Title : Regulatory divergence in wound-responsive gene expression in domesticated and wild tomato
Abstract:
The evolution of transcriptional regulatory mechanism is central to how stress response and tolerance differ between species. However, it remains largely unknown how divergence in cis-regulatory sites and, subsequently, transcription factor (TF) binding specificity contribute to stress-responsive expression divergence, particularly between wild and domesticated species. By profiling wound-responsive gene transcriptomes in wild Solanumpennellii and domesticated S. lycopersicum, we found extensive wound-response divergence and identified 493 S. lycopersicum and 278 S. pennellii putative cis-regulatory elements (pCREs) that were predictive of wound-responsive gene expression. Only 24-52% of these wound response pCREs (depending on wound-response patterns) were consistently enriched in the putative promoter regions of would-responsive genes.
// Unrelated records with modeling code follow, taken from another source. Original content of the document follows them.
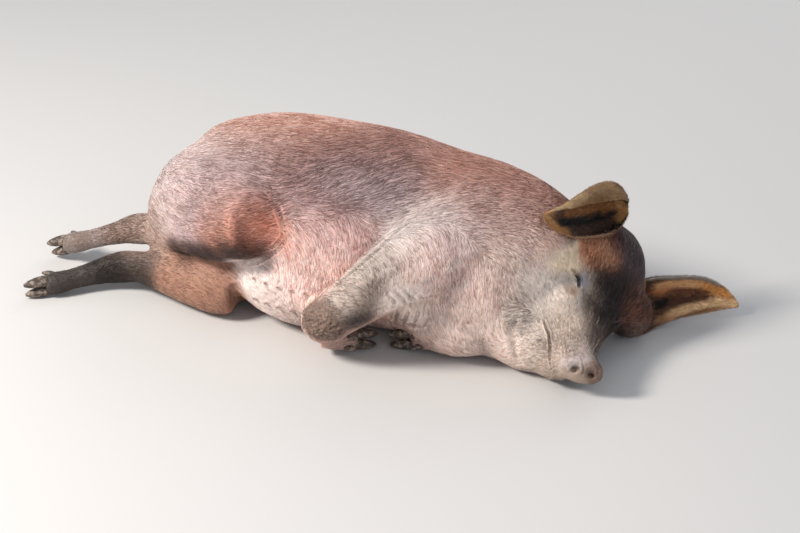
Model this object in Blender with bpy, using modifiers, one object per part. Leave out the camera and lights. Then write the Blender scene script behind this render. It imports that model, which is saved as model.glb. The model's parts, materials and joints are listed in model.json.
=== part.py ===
"""A young duroc pig asleep on its left side, at life size.

Frame: metres. +X runs along the body towards the head, +Y is the side of the spine,
-Y is the side of the belly and the legs, +Z is up. The floor is z = 0.
The whole animal is blended from lofts and balls, and then parted with thin cuts.
It is one still body: it lies on flats that the floor cuts off it.
"""
import math

import bmesh
import bpy
from mathutils import Matrix, Vector

# Driving sizes
GAP = 0.0003              # space between two nodes that touch
BLEND_VOXEL = 0.0062      # cell of the blend that makes one body of the lofts
SOFTEN_FACTOR = 0.5       # share of the way to the neighbours in one softening step
SOFTEN_STEPS = 16
BODY_TRIANGLES = 4700     # triangles of the whole body before it is parted
REGION_MARGIN = 0.004     # room between a limb and the form that parts it off
FLOOR_LOW, FLOOR_HIGH = (-2, -2, -1), (2, 2, 0)

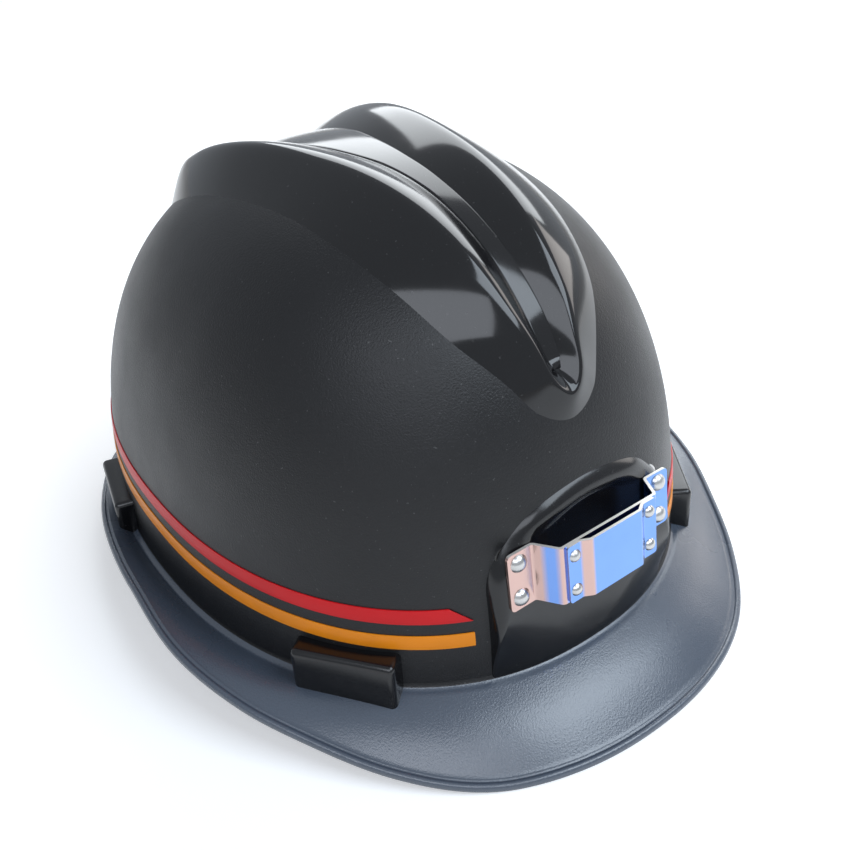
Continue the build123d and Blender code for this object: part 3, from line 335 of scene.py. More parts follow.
def pocket_stations(shell, pockets):
    """Place and side of each of the four pockets, with its point of the foot outline and the way outward."""
    for name, turn in (("front", pockets.front_turn), ("rear", pockets.rear_turn)):
        for side, heading in (("left", turn), ("right", pi - turn)):
            station, out = foot_station(shell, np.array([heading]))
            yield name, side, station[0], out[0]


def brim_plan(shell, turn):
    """Reach of the brim from the dome's foot, and the height of its edge, at each turn."""
    folded = np.degrees(np.arcsin(np.clip(np.sin(turn), -1, 1)))
    reach = (shell.visor_reach * curve_through(folded, BRIM_TURNS, VISOR_SHARES)
             + shell.neck_reach * curve_through(folded, BRIM_TURNS, NECK_SHARES))
    arch = np.clip(1 - (np.sin(turn) / 0.93) ** 2, 0, None) ** 1.3
    return reach, shell.side_lift * arch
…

In addition, between these two species, their differences in pCRE site sequences were significantly and positively correlated with differences in wound-responsive gene expression. Furthermore, ~11-39% of pCREs are specific to only one of the species and likely bound by TFs from different families. These findings indicate substantially regulatory divergence in these two plant species diverged ~3-7 million years ago. Our study provides new insights into the mechanistic basis of how the transcriptional response to wounding is regulated and, importantly, the contribution of cis-regulatory components to variation in wound-responsive gene expression between a wild and a domesticated plant species.